La precariedad del tiempo significa que el tiempo cronométrico está capturado por la promesa que el deudor tiene con su acreedor, pero también lo está el tiempo cualitativo, el tiempo como disfrute y decisión que al desaparecer, lo hace también la posibilidad de ejercer la democracia. Bajo la economía de la deuda, la precariedad exige siempre dedicar más tiempo para pagar el tiempo prestado por quien se apropia de tu tiempo. Entramos entonces en una eterna espiral infernal que siempre acaba reforzando su deuda, deuda, que no es otra cosa que tiempo presente empeñado para sobrevivir al futuro, porque con lo que se alcanza a obtener hoy no es suficiente para sobrevivir mañana.

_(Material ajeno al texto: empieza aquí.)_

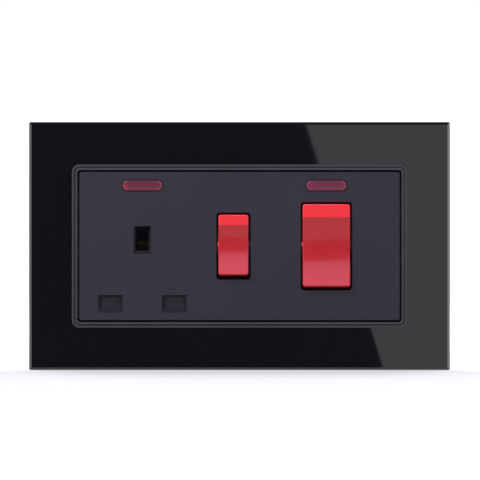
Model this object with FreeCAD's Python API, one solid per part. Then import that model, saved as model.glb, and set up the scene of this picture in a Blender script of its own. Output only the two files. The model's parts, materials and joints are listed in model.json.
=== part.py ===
import FreeCAD, Part
import math
import os

# Cooker control unit for a wall: a switched three-pin socket and a double-pole cooker switch in one glass plate.
# Millimetres. X to the right, Y into the wall, Z up. The wall is the plane y = 0, the plate centred on x = z = 0.

Vector = FreeCAD.Vector

# Clearances
slip = 0.15              # between mouldings that slide or drop into each other
running = 0.05           # radial, trunnion in its bearing
seat_gap = 0.1           # faces that nearly meet on pieces that move apart
cover_gap = 0.65         # shadow gap between the insert and the rim round it
root = 0.4               # how far an added feature runs into the body that it grows from

# Glass surround
glass_width = 146.0
glass_height = 86.0
glass_thick = 4.0
glass_bevel = 0.9
glass_corner = 0.6
glass_standoff = 6.0     # back of the glass from the wall

# Moulded carrier under the glass
carrier_inset = 0.8
carrier_wall = 1.6
deck_thick = 1.6
rim_wall = 1.9
rim_corner = 2.5
rim_groove = 0.55
rim_groove_deep = 0.5
stiffener = 1.2
stiffener_places = (-40.0, 0.0, 40.0)
clip_inset = 23.0        # middle of a clip from the side of the glass
clip_width = 5.0
clip_leg = 1.6
clip_nose = 0.8
clip_reach = 1.7

# Front plate of the insert
insert_width = 111.1
insert_height = 51.45
insert_corner = 0.8
insert_proud = 0.5
insert_wall = 2.5
insert_skirt = 1.6
insert_step = 5.0        # flange that closes the gap, behind the insert's face

# Steel mounting plate and its fixing holes
steel_gap = 2.0          # inside the carrier's skirt
steel_thick = 1.2
steel_corner = 4.0
fixing_inset = 12.7      # screw centres from the sides of the glass
fixing_slot = 6.0
fixing_hole = 4.0
earth_tab_x = -25.0
earth_tab_width = 6.0
earth_tab_reach = 17.0
rivet_y = 12.0
rivet_radius = 1.2
rivet_head_radius = 2.1
rivet_head = 0.9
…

Despojados de la posibilidad de acción bajo el gobierno de la deuda, la precariedad se erige como soberana del tiempo, lo que indica, la anulación de la posibilidad política. La política se define en gran medida por la distribución y el dominio del tiempo, por la manera de repartir las propiedades –el tiempo es una fundamental-, entre las partes que conforman la sociedad. La manera de repartir ese recurso común entre las distintas partes define la existencia de la democracia. Cuanto menos tiempo queda para decidir, menos puede decidir políticamente sobre el uso de su tiempo quienes se ven expropiados del mismo. Hoy, cuando el tiempo de la vida se reproduce bajo el manto de la empresa hecha mundo, la precariedad y el riesgo se perfilan como las cualidades de una fuerza de trabajo que nada entre el empuje a la adaptación constante y el miedo a no lograr ser empleable y valorizable.

El empleo ya no sirve para vivir, ahora se vive para servir en una época donde todo cambia, pero el empleo se sigue pensando en los mismos términos que en el pasado a sabiendas de que ya no encaja en el presente, generando lo que actualmente observamos como un efecto embudo. A través de esa anticuada forma de pensar la producción, se aleja cada vez más  la posibilidad de acceder a los medios de empleo necesarios para lograr alcanzar los medios vitales de subsistencia. En este horizonte que se nos presenta, el emprecario y el emprendeudor es la figura laboral refinada en los inicios del siglo XXI. Encontrar los hilos idóneos para tejer un nuevo tapiz laboral que consiga superar a la sociedad del empleo garantizando bienestar a la población, precisa de un radical cambio de perspectiva y prioridades en nuestros sueños y deseo colectivo. De lo contrario, nunca desearemos cambiar y seguiremos insistiendo en buscar salidas que no existirán nunca más. Hay que democratizar el derecho al tiempo, no tenemos tiempo que perder.